Portrait sépia de Charles Babbage, homme âgé en costume victorien
Extrait tier du film radioactive

Dans un site consacré à l’effet Matilda, « Radioactive » joue le rôle de cas d’école. On y comprend comment l’invisibilisation s’insinue, souvent sans complot mais avec des habitudes, des réflexes et des institutions qui privilégient certains noms et en oublient d’autres. On y apprend aussi les méthodes qui permettent de la déjouer : associer la preuve à l’autrice, réviser les récits quand l’archive l’exige, faire de la pédagogie sur le travail collectif sans dissoudre la part individuelle. Le film devient un outil de culture scientifique autant qu’un récit biographique.

En sciences, nous devons nous intéresser aux choses, pas aux personnes.

— Marie Curie

« Radioactive » dialogue naturellement avec l’histoire d’Ada Lovelace, la pionnière de l’algorithmique mise à l’honneur dans cette série d’articles. Chez Ada comme chez Marie, des idées fondatrices ont été rendues discutables ou secondaires parce que la société, les institutions et les récits médiatiques ont privilégié d’autres figures, souvent masculines, ou d’autres critères que la qualité de la démonstration. Relire Ada à la lumière de Marie, et Marie à la lumière d’Ada, c’est comprendre que l’effet Matilda n’est pas un épisode isolé mais une trame répétée, que l’on peut défaire à force de précision, de sources et de narration juste.

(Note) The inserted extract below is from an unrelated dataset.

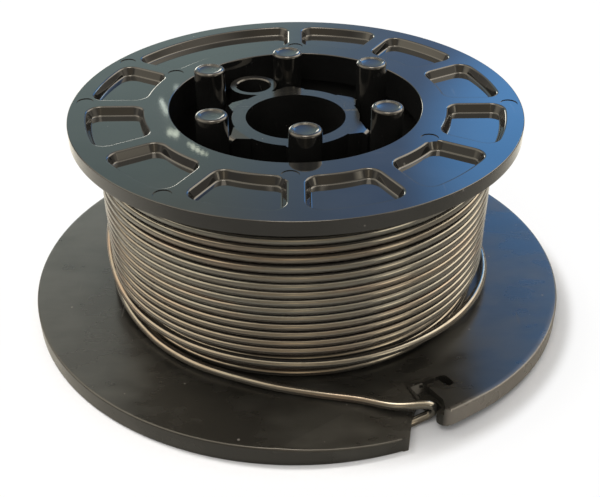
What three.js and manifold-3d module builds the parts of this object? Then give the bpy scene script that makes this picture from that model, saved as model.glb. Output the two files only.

Portrait peint d'Ada Lovelace portant une robe élégante et des bijoux
Portrait d'Ada Lovelace (1815-1852), pionnière de l'informatique

« Rendre visible n’est pas un supplément d’âme : c’est une condition de vérité. » Cette phrase pourrait servir de fil rouge à l’ensemble du projet. « Radioactive » nous le rappelle avec vigueur : la science est affaire de résultats, et aussi d’attributions. Raconter correctement, c’est déjà réparer.